Reviewing Target Field and Nationals Park

One of my favorite hobbies is visiting all the major league stadiums and then reviewing the newest ballparks for the Hardball Times. This year I was delighted to get up to date by seeing games at Minnesota’s Target Field (which just opened) and Washington’s Nationals Park (which opened in 2008). The two stadiums are wonderful civic accomplishments, and they’re easily the best ballparks in the histories of the respective cities.

Target Field is an absolute delight that is perhaps the most beautiful baseball stadium to open since 2001, when Pittsburgh’s PNC Park was completed. Target is a moderately sized (42,000) ballpark that manages to achieve a friendly and welcoming feel without having to resort to any gimmicks other than some extremely well-done exhibits and photos. The ballpark has three levels of seating behind home plate, sports a mini-green-monster wall in right field, and has enough kinks in the outfield walls to keep doubles interesting.

The sight lines are very good, the colors are “Wrigley” green and blue, the building has beautiful stone touches, and there’s a nice view of downtown over the right field wall that positively glows when the sun sets. To top things off, the employees are cheerful and the food is very good, though I have to admit that I didn’t try the “Batter Dipped Walleye” or the “Pork Chop on a Stick.”

Target is environmentally friendly in a variety of ways. It’s a LEEDS Silver-certified building, and it houses a metro station, right at the ballpark, for the Hiawatha light rail line that runs directly to the airport and the Mall of America. Just as importantly, the stadium is in downtown Minneapolis, allowing people to walk to games from work or from their hotels, much as you can at Coors Field.

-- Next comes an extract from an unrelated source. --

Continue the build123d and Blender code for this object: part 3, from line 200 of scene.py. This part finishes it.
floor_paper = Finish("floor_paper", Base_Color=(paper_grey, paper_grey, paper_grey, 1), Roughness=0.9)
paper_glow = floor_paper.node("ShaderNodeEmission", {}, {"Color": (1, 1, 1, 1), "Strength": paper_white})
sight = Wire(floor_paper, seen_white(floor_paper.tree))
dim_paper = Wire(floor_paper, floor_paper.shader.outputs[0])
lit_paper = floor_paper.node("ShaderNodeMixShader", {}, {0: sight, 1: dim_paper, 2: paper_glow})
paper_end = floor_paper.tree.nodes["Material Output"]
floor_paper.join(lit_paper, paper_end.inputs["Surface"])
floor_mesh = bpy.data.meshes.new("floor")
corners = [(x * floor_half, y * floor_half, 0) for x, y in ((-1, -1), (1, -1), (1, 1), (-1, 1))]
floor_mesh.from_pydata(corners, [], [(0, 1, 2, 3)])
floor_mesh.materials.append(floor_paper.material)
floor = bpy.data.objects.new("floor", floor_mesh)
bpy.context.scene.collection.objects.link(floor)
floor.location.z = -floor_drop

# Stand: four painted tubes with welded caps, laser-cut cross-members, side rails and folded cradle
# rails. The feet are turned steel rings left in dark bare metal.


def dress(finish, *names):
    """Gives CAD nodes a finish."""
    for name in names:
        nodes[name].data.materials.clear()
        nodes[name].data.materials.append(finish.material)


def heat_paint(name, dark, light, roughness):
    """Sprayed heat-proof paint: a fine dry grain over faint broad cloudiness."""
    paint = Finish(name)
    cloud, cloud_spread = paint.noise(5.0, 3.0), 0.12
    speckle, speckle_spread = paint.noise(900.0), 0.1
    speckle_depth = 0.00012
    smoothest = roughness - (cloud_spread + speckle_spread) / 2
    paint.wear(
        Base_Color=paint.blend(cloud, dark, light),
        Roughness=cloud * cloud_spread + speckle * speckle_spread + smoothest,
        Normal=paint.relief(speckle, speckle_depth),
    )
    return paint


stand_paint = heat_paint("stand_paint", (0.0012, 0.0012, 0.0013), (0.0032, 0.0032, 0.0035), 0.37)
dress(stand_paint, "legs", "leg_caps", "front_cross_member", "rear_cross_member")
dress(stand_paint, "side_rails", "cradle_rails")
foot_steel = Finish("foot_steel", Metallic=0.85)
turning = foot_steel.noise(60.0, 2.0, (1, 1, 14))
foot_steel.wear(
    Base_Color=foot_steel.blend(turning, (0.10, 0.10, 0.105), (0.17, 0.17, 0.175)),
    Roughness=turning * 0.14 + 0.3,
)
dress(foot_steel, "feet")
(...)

Perhaps the key to the success of Target Field, besides its location, is its welcoming and yet innovative architecture. For example, there are no light standards on top of the stands; instead, the lights are built into the roof, creating a continuous glow from foul pole to foul pole. There’s a stack of glass-enclosed seating and restaurants out by the left-field foul pole that’s a bit like a modern version of the Western Metal Supply Co. at Petco, and there’s a beautiful multi-storied, glass-walled season ticket-holder club that comes to a sharp point out by the right-field foul pole.

This glass point is aimed at perhaps the most unusual bleachers I’ve ever seen. The bleachers are extremely steep, almost surely steeper than the upper decks at US Cellular or the old Municipal Stadium in Cleveland. In addition, the bleachers are uneven in height, with about twice as many rows of seats in center field as there are in right center, giving the entire bleacher section a decided tilt to the right (perhaps to offset the state’s political orientation).

Despite all this praise, Target Field isn’t perfect. The scoreboard is a bit disappointing, in particular because the HD video screen seems small by today’s standards and also because useful information is spread around on different scoreboards rather than being collected in one easy-to-find location. Another problem is that the home bullpen is right behind the visiting bullpen and there’s not much of an elevation difference between the bullpens. As a result, it’s almost impossible to figure out who is warming up for the Twins unless you’re familiar with the throwing motion of the pitcher.

I haven’t seen any statistics yet, but my guess is that the stadium is a bit too pitcher-friendly for balanced play, given that it has a deep left field and that aforementioned high wall in right. Finally, but perhaps most importantly, Target Field is not a domed stadium, and we’re talking about Minnesota here! I certainly wouldn’t want to be in the park for a night game at the end of October, when the average daytime high temperature is 40 degrees!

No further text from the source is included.